OBJECTIVE — Return the full material exactly.

[STORED DATA start]

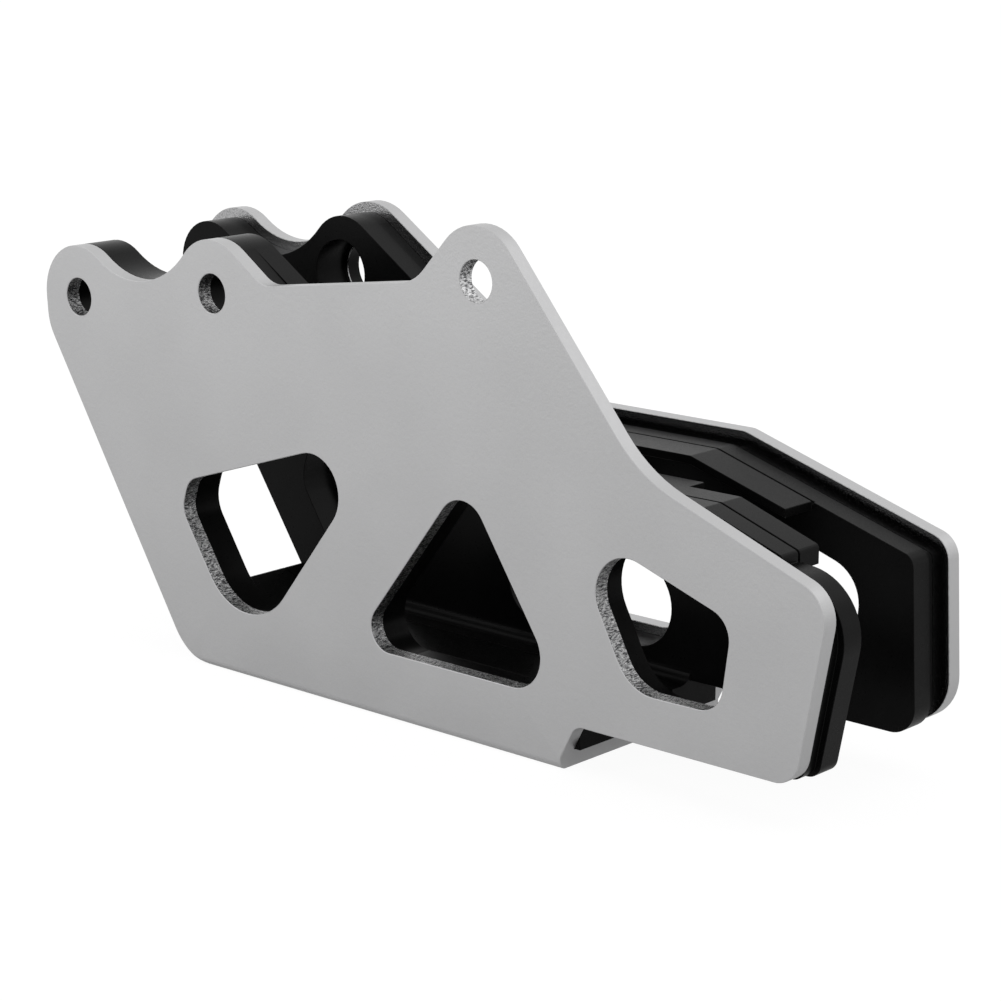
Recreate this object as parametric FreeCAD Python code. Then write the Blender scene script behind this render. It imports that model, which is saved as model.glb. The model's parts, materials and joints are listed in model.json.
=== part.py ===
import FreeCAD, Part
import math
import os
from collections import namedtuple

# A chain guide for a motorcycle. The cage is folded from one sheet: a flat web below and two
# side plates that stand up from it. Two moulded blocks line the plates and the web, meet at a
# seam in the floor, and leave the slot that the chain runs through.
# X runs from the two-lug end to the open end, Y from the near plate to the far plate, Z up.
# Side profiles are measured from the hole of the front lug, Y from the near plate's outer face.
# The finished pieces are moved so that the origin is in the middle of the base.

# Sheet and overall sizes, in millimetres
sheet = 3.0
cage_width = 41.7
fold_radius = 1.5
plate_drop = 69.5
foot_depth = 8.15
web_drop = plate_drop + foot_depth
web_left = -71.6
web_right = 18.3
foot_radius = 11.7
notch_lip = 2.1
notch_slant = 3.1
notch_radius = 2.6

# Lugs: places, bores and radii
lug_bore = 7.0
far_bore = 10.4
rear_lug_x = -99.5
rear_lug_z = -13.4
middle_lug_x = -62.9
middle_lug_z = -8.8
near_lug_radius = 9.5
front_lug_radius = 9.0
valley_radius = 18.3

# Near plate: its flank under the rear lug, its top between the lugs and its slope to the open end
rear_flank_drop = 3.0
rear_flank_inset = 0.2
near_top_left_gap = 13.1
near_top_left_rise = 2.6
near_top_left_radius = 5.5
near_top_right_x = -13.6
near_top_right_z = -1.5
near_top_right_radius = 8.0
near_slope_x = 33.8
near_slope_z = -26.3
near_slope_radius = 26.0
near_end_x = 70.0
near_end_z = -39.6
near_end_radius = 6.2
near_foot_x = 64.5
near_foot_radius = 4.6

# Far plate: its ears stand higher round their bores, and its top is level
far_ear_shift = 0.8
far_rear_ear_rise = 3.0
far_rear_ear_radius = 9.8
far_middle_ear_rise = 2.1
far_middle_ear_radius = 10.4
far_valley_radius = 17.7
far_top_z = -26.8
far_top_left_x = -13.0
far_top_left_radius = 12.0
far_top_right_x = 24.9
far_top_right_radius = 4.0
far_end_x = 65.2
far_end_z = -38.9
far_end_radius = 4.3
far_foot_x = 66.8
far_foot_radius = 8.0
far_flank_x = -101.4
far_flank_z = -30.9
far_flank_radius = 10.0

# Guide blocks
block_wall = 4.5
block_rebate_depth = 2.6
block_rebate = 1.2
block_inset = 1.9
flank_inset = 2.8
block_bore = 12.4
floor_thickness = 4.8
floor_fillet = 2.4
floor_overhang = 1.7
floor_left = -72.3
flank_slant = 0.65
ramp_rise = 4.6
ramp_run = 8.0
ramp_radius = 14.0
ramp_edge_radius = 0.6
seam_y = 26.5
seam_gap = 0.3
near_wall_top_z = -31.0
near_wall_left_x = -11.5
near_wall_left_radius = 12.0
near_wall_slope_x = 42.2
near_wall_slope_radius = 1.5
near_wall_end_x = 70.7
near_wall_end_z = -39.2
near_wall_end_radius = 10.0
near_wall_foot_gain = 0.4
near_wall_foot_radius = 2.5
far_wall_flank_radius = 8.0
far_wall_foot_radius = 4.5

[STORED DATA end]

FINAL RESULT —
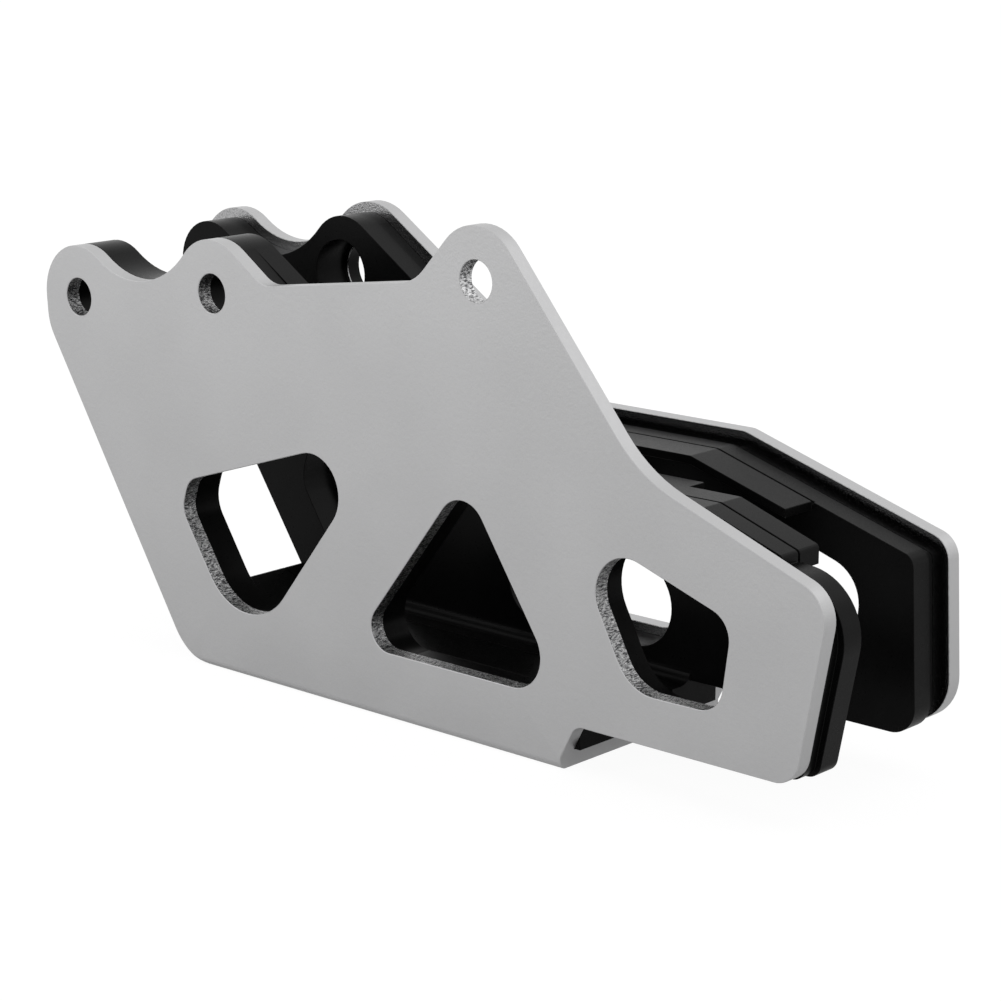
Recreate this object as parametric FreeCAD Python code. Then write the Blender scene script behind this render. It imports that model, which is saved as model.glb. The model's parts, materials and joints are listed in model.json.
=== part.py ===
import FreeCAD, Part
import math
import os
from collections import namedtuple

# A chain guide for a motorcycle. The cage is folded from one sheet: a flat web below and two
# side plates that stand up from it. Two moulded blocks line the plates and the web, meet at a
# seam in the floor, and leave the slot that the chain runs through.
# X runs from the two-lug end to the open end, Y from the near plate to the far plate, Z up.
# Side profiles are measured from the hole of the front lug, Y from the near plate's outer face.
# The finished pieces are moved so that the origin is in the middle of the base.

# Sheet and overall sizes, in millimetres
sheet = 3.0
cage_width = 41.7
fold_radius = 1.5
plate_drop = 69.5
foot_depth = 8.15
web_drop = plate_drop + foot_depth
web_left = -71.6
web_right = 18.3
foot_radius = 11.7
notch_lip = 2.1
notch_slant = 3.1
notch_radius = 2.6

# Lugs: places, bores and radii
lug_bore = 7.0
far_bore = 10.4
rear_lug_x = -99.5
rear_lug_z = -13.4
middle_lug_x = -62.9
middle_lug_z = -8.8
near_lug_radius = 9.5
front_lug_radius = 9.0
valley_radius = 18.3

# Near plate: its flank under the rear lug, its top between the lugs and its slope to the open end
rear_flank_drop = 3.0
rear_flank_inset = 0.2
near_top_left_gap = 13.1
near_top_left_rise = 2.6
near_top_left_radius = 5.5
near_top_right_x = -13.6
near_top_right_z = -1.5
near_top_right_radius = 8.0
near_slope_x = 33.8
near_slope_z = -26.3
near_slope_radius = 26.0
near_end_x = 70.0
near_end_z = -39.6
near_end_radius = 6.2
near_foot_x = 64.5
near_foot_radius = 4.6

# Far plate: its ears stand higher round their bores, and its top is level
far_ear_shift = 0.8
far_rear_ear_rise = 3.0
far_rear_ear_radius = 9.8
far_middle_ear_rise = 2.1
far_middle_ear_radius = 10.4
far_valley_radius = 17.7
far_top_z = -26.8
far_top_left_x = -13.0
far_top_left_radius = 12.0
far_top_right_x = 24.9
far_top_right_radius = 4.0
far_end_x = 65.2
far_end_z = -38.9
far_end_radius = 4.3
far_foot_x = 66.8
far_foot_radius = 8.0
far_flank_x = -101.4
far_flank_z = -30.9
far_flank_radius = 10.0

# Guide blocks
block_wall = 4.5
block_rebate_depth = 2.6
block_rebate = 1.2
block_inset = 1.9
flank_inset = 2.8
block_bore = 12.4
floor_thickness = 4.8
floor_fillet = 2.4
floor_overhang = 1.7
floor_left = -72.3
flank_slant = 0.65
ramp_rise = 4.6
ramp_run = 8.0
ramp_radius = 14.0
ramp_edge_radius = 0.6
seam_y = 26.5
seam_gap = 0.3
near_wall_top_z = -31.0
near_wall_left_x = -11.5
near_wall_left_radius = 12.0
near_wall_slope_x = 42.2
near_wall_slope_radius = 1.5
near_wall_end_x = 70.7
near_wall_end_z = -39.2
near_wall_end_radius = 10.0
near_wall_foot_gain = 0.4
near_wall_foot_radius = 2.5
far_wall_flank_radius = 8.0
far_wall_foot_radius = 4.5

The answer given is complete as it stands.